(Records from a data source)
━━━━━━━━

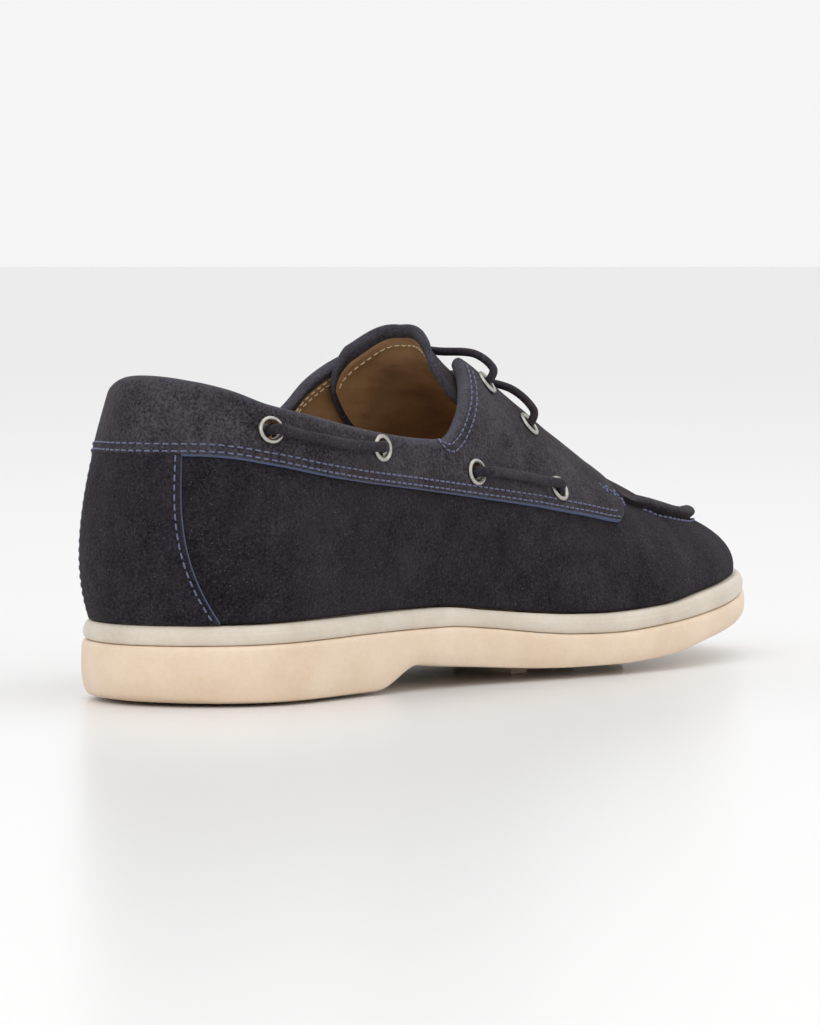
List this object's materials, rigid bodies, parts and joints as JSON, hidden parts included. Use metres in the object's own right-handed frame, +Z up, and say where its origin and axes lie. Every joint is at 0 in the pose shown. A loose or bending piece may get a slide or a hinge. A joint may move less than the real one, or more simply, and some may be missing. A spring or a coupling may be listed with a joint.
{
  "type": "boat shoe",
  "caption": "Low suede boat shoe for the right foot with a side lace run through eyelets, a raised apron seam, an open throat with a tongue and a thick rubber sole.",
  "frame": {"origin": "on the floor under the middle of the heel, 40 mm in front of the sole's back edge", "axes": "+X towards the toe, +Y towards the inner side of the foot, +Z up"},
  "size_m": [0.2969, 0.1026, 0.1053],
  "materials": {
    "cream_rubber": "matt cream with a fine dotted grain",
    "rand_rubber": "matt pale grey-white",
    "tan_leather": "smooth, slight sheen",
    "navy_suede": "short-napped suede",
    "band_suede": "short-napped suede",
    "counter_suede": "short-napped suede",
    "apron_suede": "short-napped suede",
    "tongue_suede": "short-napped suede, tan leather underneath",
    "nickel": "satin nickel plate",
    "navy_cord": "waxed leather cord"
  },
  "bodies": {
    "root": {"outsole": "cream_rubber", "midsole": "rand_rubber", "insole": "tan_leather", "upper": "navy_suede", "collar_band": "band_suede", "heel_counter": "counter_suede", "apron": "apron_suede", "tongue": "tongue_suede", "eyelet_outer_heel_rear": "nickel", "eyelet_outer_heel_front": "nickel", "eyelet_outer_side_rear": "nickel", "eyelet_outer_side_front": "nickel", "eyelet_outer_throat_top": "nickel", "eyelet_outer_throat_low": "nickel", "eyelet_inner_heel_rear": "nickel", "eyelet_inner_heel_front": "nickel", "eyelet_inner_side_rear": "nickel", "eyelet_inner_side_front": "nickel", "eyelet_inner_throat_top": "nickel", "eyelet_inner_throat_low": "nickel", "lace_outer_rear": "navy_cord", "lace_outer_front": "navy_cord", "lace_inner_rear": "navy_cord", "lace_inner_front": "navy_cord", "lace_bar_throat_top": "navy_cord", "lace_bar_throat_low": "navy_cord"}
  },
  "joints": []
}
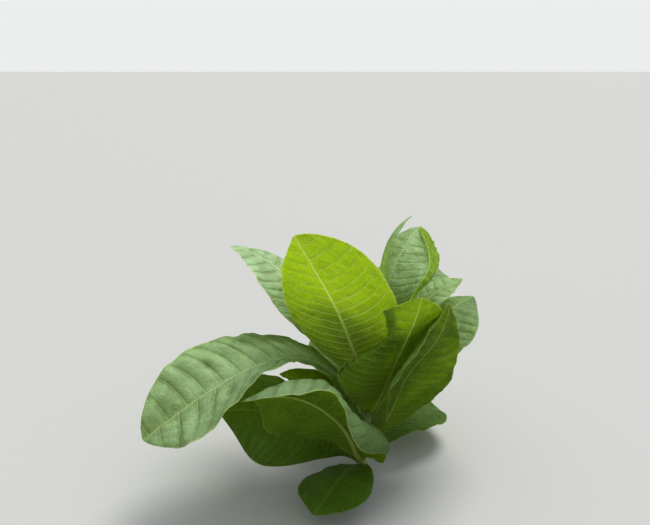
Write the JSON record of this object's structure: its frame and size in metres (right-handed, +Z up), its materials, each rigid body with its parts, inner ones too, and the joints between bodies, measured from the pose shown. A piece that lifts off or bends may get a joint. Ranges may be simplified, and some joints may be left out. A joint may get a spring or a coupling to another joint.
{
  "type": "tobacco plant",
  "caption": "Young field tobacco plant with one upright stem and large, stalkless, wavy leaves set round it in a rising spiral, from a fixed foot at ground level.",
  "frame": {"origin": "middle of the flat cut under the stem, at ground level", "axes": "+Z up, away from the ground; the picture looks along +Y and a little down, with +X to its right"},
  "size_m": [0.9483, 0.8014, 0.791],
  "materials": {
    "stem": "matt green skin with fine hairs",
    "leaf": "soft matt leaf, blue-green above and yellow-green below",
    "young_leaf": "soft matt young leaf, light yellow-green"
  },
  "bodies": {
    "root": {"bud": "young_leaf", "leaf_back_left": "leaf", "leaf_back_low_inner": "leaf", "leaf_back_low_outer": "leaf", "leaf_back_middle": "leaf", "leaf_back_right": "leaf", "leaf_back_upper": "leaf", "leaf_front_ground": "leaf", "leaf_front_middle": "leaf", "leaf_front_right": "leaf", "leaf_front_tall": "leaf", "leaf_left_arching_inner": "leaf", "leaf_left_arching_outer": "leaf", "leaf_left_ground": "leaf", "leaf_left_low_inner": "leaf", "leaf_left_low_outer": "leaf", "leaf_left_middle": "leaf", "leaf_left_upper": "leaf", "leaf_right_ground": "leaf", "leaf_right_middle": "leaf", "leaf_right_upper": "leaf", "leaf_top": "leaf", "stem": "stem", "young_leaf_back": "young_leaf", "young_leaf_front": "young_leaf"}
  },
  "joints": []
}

━━━━━━━━

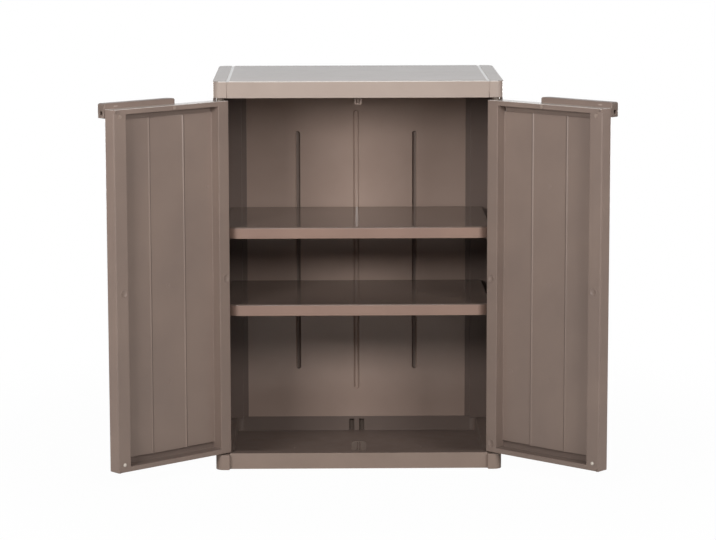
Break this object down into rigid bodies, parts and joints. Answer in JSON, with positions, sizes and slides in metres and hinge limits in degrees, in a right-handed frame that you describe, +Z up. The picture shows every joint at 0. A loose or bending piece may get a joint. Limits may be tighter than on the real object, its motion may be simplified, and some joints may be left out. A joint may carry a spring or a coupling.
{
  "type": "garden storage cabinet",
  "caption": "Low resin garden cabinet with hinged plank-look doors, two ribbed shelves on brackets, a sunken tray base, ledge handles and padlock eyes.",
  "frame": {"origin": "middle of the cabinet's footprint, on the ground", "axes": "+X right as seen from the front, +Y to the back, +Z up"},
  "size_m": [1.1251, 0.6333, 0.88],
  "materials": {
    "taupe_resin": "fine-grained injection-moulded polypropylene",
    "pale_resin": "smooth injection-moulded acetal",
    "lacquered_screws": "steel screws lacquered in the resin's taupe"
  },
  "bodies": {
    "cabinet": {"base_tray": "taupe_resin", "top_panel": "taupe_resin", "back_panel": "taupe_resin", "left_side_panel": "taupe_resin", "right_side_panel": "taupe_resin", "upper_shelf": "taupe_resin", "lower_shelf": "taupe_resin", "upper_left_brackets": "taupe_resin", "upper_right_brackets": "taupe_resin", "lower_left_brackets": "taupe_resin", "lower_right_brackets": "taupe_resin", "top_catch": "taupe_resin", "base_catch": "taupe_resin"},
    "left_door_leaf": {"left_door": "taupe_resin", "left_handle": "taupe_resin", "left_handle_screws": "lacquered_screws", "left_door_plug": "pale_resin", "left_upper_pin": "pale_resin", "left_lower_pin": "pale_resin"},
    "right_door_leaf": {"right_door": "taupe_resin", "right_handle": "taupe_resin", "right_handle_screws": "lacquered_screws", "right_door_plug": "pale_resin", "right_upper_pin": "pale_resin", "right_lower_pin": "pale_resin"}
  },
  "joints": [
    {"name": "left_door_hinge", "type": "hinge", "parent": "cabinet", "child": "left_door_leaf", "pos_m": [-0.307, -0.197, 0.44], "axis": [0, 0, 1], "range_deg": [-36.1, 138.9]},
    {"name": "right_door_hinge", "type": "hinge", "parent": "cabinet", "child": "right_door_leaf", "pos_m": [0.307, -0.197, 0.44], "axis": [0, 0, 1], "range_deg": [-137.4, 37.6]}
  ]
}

━━━━━━━━

Using the listing above, pull out all lines that hold the word "parts".

List this object's materials, rigid bodies, parts and joints as JSON, hidden parts included. Use metres in the object's own right-handed frame, +Z up, and say where its origin and axes lie. Every joint is at 0 in the pose shown. A loose or bending piece may get a slide or a hinge. A joint may move less than the real one, or more simply, and some may be missing. A spring or a coupling may be listed with a joint.
Write the JSON record of this object's structure: its frame and size in metres (right-handed, +Z up), its materials, each rigid body with its parts, inner ones too, and the joints between bodies, measured from the pose shown. A piece that lifts off or bends may get a joint. Ranges may be simplified, and some joints may be left out. A joint may get a spring or a coupling to another joint.
Break this object down into rigid bodies, parts and joints. Answer in JSON, with positions, sizes and slides in metres and hinge limits in degrees, in a right-handed frame that you describe, +Z up. The picture shows every joint at 0. A loose or bending piece may get a joint. Limits may be tighter than on the real object, its motion may be simplified, and some joints may be left out. A joint may carry a spring or a coupling.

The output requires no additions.